## WRITTEN REQUEST
Each entry has to be copied exactly, with nothing missed.

>> Start

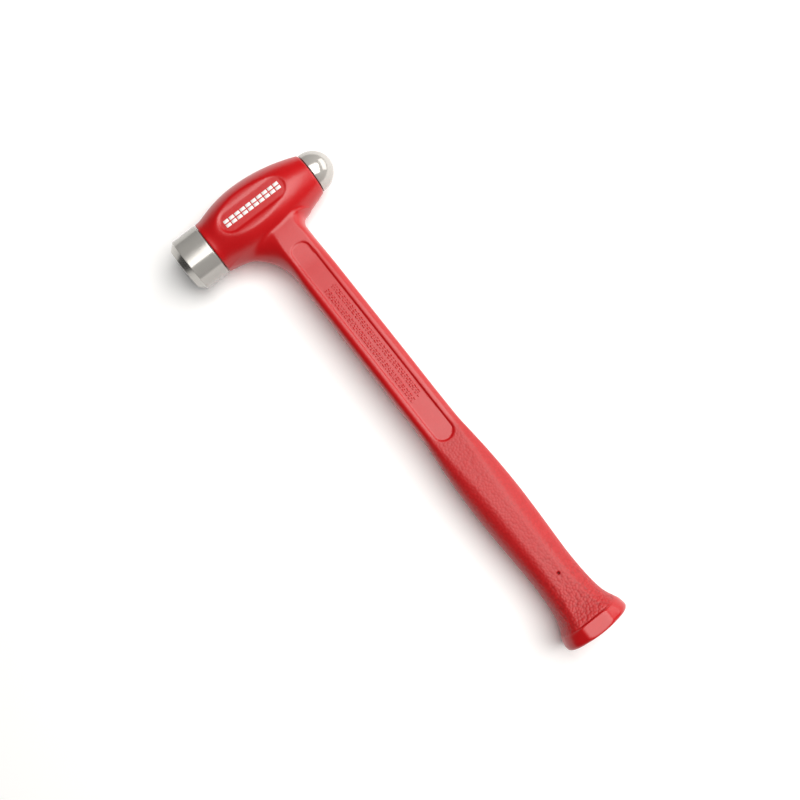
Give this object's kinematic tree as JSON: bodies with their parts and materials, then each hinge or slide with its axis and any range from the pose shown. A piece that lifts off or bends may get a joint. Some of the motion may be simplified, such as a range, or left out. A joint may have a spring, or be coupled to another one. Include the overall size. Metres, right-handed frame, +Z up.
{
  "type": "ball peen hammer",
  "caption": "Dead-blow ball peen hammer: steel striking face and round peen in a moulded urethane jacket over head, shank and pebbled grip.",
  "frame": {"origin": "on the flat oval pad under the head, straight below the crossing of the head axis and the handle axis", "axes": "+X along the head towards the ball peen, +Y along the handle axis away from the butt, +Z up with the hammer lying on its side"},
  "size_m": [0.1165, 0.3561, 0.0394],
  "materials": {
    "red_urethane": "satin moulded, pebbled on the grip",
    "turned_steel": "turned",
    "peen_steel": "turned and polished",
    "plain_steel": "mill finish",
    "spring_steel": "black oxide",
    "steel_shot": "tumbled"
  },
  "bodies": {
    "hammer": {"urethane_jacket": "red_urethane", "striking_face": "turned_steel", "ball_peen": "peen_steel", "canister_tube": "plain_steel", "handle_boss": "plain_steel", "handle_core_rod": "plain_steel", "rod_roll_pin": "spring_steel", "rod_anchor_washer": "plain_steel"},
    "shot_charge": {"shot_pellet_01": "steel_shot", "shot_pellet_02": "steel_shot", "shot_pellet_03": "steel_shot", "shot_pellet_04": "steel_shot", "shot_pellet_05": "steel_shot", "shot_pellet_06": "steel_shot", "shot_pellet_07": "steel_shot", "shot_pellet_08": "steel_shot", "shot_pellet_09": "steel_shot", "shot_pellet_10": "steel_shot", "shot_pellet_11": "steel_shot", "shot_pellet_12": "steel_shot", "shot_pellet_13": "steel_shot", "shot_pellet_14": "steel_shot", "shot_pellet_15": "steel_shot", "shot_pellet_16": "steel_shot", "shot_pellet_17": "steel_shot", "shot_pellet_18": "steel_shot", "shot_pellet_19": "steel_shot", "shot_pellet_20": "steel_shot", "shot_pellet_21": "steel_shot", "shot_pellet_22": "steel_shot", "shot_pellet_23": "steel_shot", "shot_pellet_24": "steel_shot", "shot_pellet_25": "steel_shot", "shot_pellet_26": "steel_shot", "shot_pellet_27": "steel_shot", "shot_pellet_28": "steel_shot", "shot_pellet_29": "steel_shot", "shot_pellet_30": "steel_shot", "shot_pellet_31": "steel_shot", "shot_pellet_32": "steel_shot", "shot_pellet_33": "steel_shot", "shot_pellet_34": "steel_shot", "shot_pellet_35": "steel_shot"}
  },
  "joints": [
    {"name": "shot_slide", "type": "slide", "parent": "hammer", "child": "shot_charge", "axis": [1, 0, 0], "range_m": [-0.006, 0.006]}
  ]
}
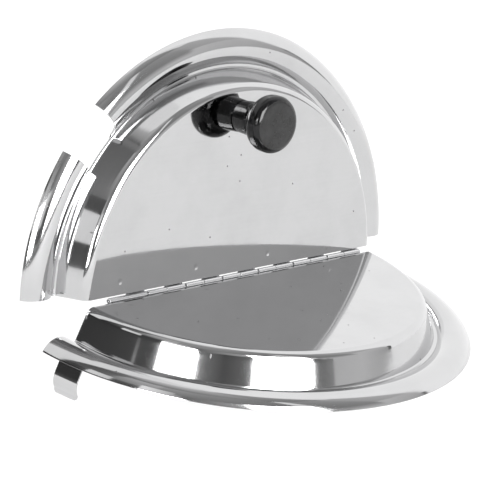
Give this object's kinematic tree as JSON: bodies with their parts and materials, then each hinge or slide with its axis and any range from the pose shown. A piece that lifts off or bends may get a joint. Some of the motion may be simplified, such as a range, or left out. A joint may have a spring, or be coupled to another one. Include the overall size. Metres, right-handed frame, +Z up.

>> End

## RESULT BELOW
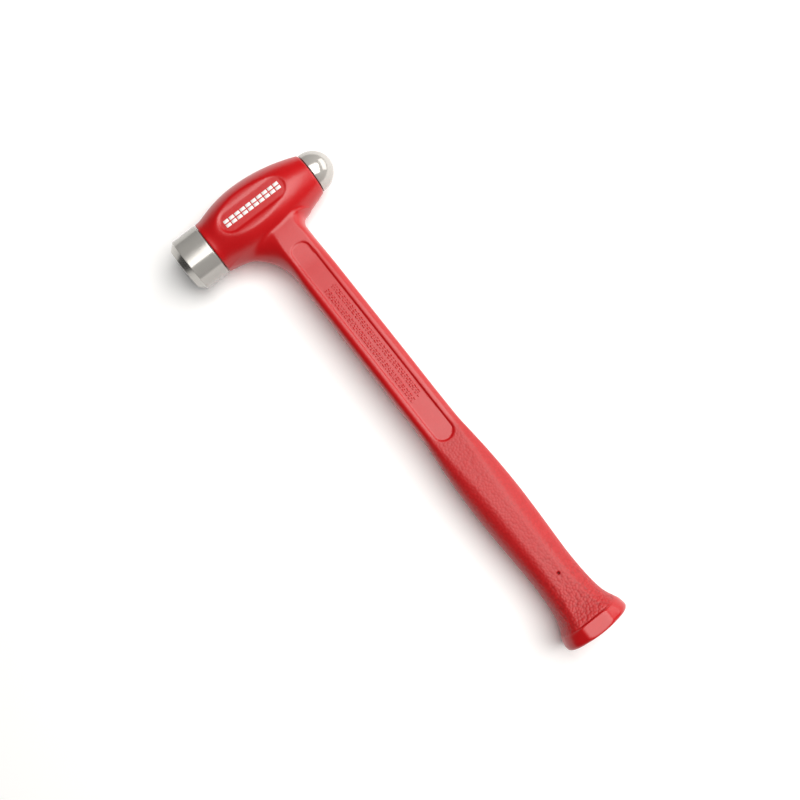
Give this object's kinematic tree as JSON: bodies with their parts and materials, then each hinge or slide with its axis and any range from the pose shown. A piece that lifts off or bends may get a joint. Some of the motion may be simplified, such as a range, or left out. A joint may have a spring, or be coupled to another one. Include the overall size. Metres, right-handed frame, +Z up.
{
  "type": "ball peen hammer",
  "caption": "Dead-blow ball peen hammer: steel striking face and round peen in a moulded urethane jacket over head, shank and pebbled grip.",
  "frame": {"origin": "on the flat oval pad under the head, straight below the crossing of the head axis and the handle axis", "axes": "+X along the head towards the ball peen, +Y along the handle axis away from the butt, +Z up with the hammer lying on its side"},
  "size_m": [0.1165, 0.3561, 0.0394],
  "materials": {
    "red_urethane": "satin moulded, pebbled on the grip",
    "turned_steel": "turned",
    "peen_steel": "turned and polished",
    "plain_steel": "mill finish",
    "spring_steel": "black oxide",
    "steel_shot": "tumbled"
  },
  "bodies": {
    "hammer": {"urethane_jacket": "red_urethane", "striking_face": "turned_steel", "ball_peen": "peen_steel", "canister_tube": "plain_steel", "handle_boss": "plain_steel", "handle_core_rod": "plain_steel", "rod_roll_pin": "spring_steel", "rod_anchor_washer": "plain_steel"},
    "shot_charge": {"shot_pellet_01": "steel_shot", "shot_pellet_02": "steel_shot", "shot_pellet_03": "steel_shot", "shot_pellet_04": "steel_shot", "shot_pellet_05": "steel_shot", "shot_pellet_06": "steel_shot", "shot_pellet_07": "steel_shot", "shot_pellet_08": "steel_shot", "shot_pellet_09": "steel_shot", "shot_pellet_10": "steel_shot", "shot_pellet_11": "steel_shot", "shot_pellet_12": "steel_shot", "shot_pellet_13": "steel_shot", "shot_pellet_14": "steel_shot", "shot_pellet_15": "steel_shot", "shot_pellet_16": "steel_shot", "shot_pellet_17": "steel_shot", "shot_pellet_18": "steel_shot", "shot_pellet_19": "steel_shot", "shot_pellet_20": "steel_shot", "shot_pellet_21": "steel_shot", "shot_pellet_22": "steel_shot", "shot_pellet_23": "steel_shot", "shot_pellet_24": "steel_shot", "shot_pellet_25": "steel_shot", "shot_pellet_26": "steel_shot", "shot_pellet_27": "steel_shot", "shot_pellet_28": "steel_shot", "shot_pellet_29": "steel_shot", "shot_pellet_30": "steel_shot", "shot_pellet_31": "steel_shot", "shot_pellet_32": "steel_shot", "shot_pellet_33": "steel_shot", "shot_pellet_34": "steel_shot", "shot_pellet_35": "steel_shot"}
  },
  "joints": [
    {"name": "shot_slide", "type": "slide", "parent": "hammer", "child": "shot_charge", "axis": [1, 0, 0], "range_m": [-0.006, 0.006]}
  ]
}
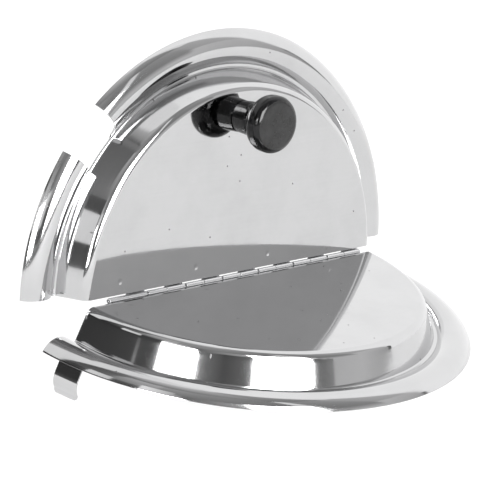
Give this object's kinematic tree as JSON: bodies with their parts and materials, then each hinge or slide with its axis and any range from the pose shown. A piece that lifts off or bends may get a joint. Some of the motion may be simplified, such as a range, or left out. A joint may have a spring, or be coupled to another one. Include the overall size. Metres, right-handed frame, +Z up.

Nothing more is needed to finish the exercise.